GIVEN INFORMATION →
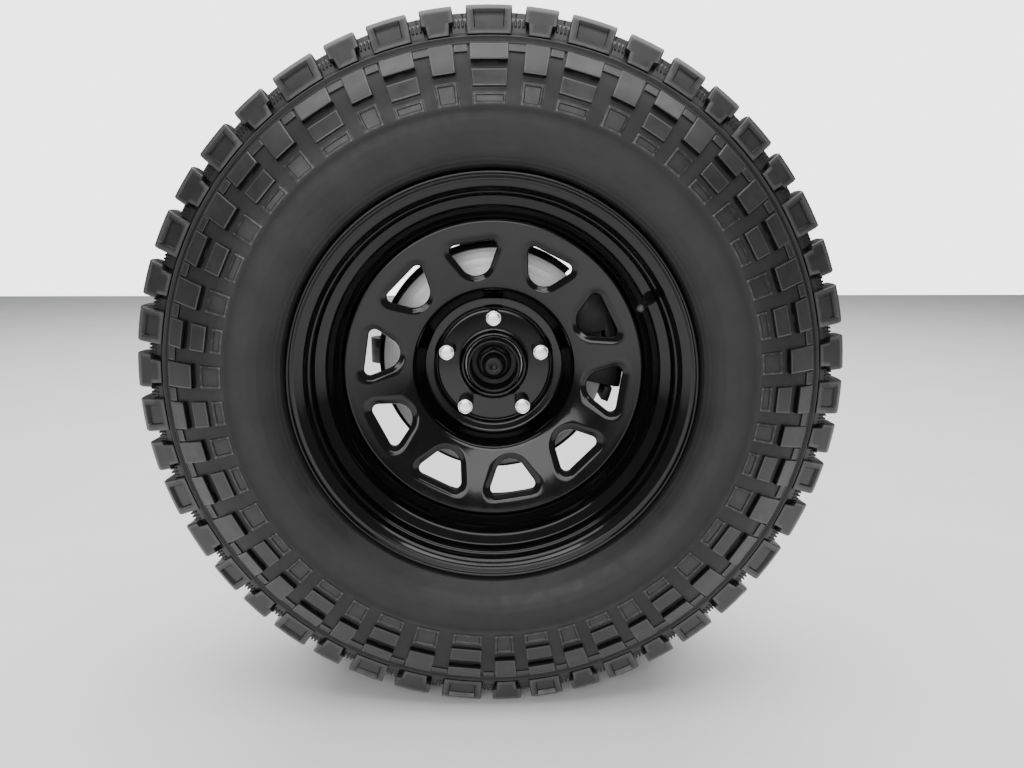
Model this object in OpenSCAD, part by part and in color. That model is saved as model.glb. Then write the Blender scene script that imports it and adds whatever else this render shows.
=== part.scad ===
// Front wheel end of an off-road 4x4: a mud-terrain tyre on a deep pressed
// steel wheel, with the hub, brake, steering knuckle and axle yoke behind it.
// +Z is up. The wheel turns about Y and its outboard side faces -Y.
// The origin is the middle of the yoke's socket for the axle tube.

/* [Tyre] */
// Overall diameter of the tyre
tyre_d = 835; // [760:1:900]
// Section width across the side blocks
tyre_w = 314; // [290:1:330]
// Width of the tread's flat crown
tread_w = 236; // [200:1:250]
// How far the tread's edge lies below its crown, on the radius
tread_drop = 10; // [4:1:14]
// Thickness under the tread, lugs included
tread_t = 30; // [24:1:40]
// Thickness of the side wall
wall_t = 13; // [9:1:18]

/* [Rim] */
// Diameter at the bead seats
seat_d = 436.6; // [405:0.1:450]
// Width between the flanges
rim_w = 228.6; // [203:0.1:254]
// Height of a flange above the bead seat
flange_h = 19; // [15:0.5:22]
// Width of a flange's rolled lip
lip_w = 12.7; // [9:0.1:16]
// Thickness of the rim's sheet
rim_t = 5; // [3.5:0.1:6]
// Outer diameter of the drop centre
well_d = 383; // [372:1:395]
// From the rim's middle to the mounting face, positive outboard
wheel_offset = -12; // [-25:1:0]

/* [Wheel disc] */
// Thickness of the pressed disc
disc_t = 7; // [5:0.5:9]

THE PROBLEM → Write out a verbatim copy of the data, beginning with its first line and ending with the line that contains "the axle tube.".

FINAL RESULT →
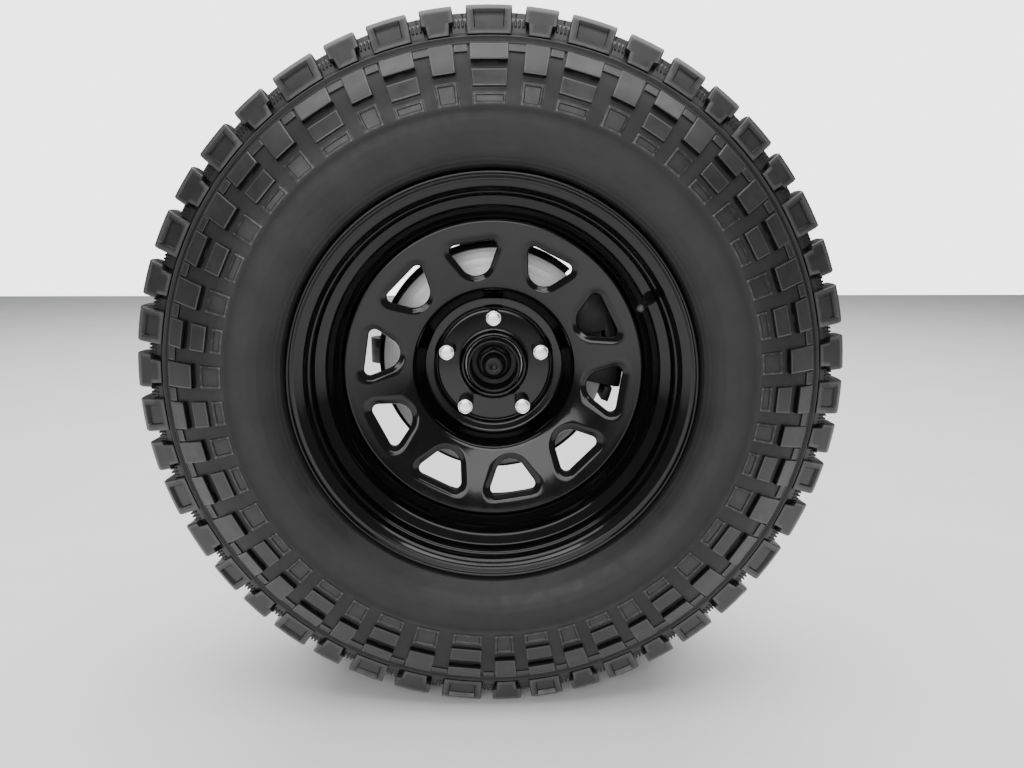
Model this object in OpenSCAD, part by part and in color. That model is saved as model.glb. Then write the Blender scene script that imports it and adds whatever else this render shows.
=== part.scad ===
// Front wheel end of an off-road 4x4: a mud-terrain tyre on a deep pressed
// steel wheel, with the hub, brake, steering knuckle and axle yoke behind it.
// +Z is up. The wheel turns about Y and its outboard side faces -Y.
// The origin is the middle of the yoke's socket for the axle tube.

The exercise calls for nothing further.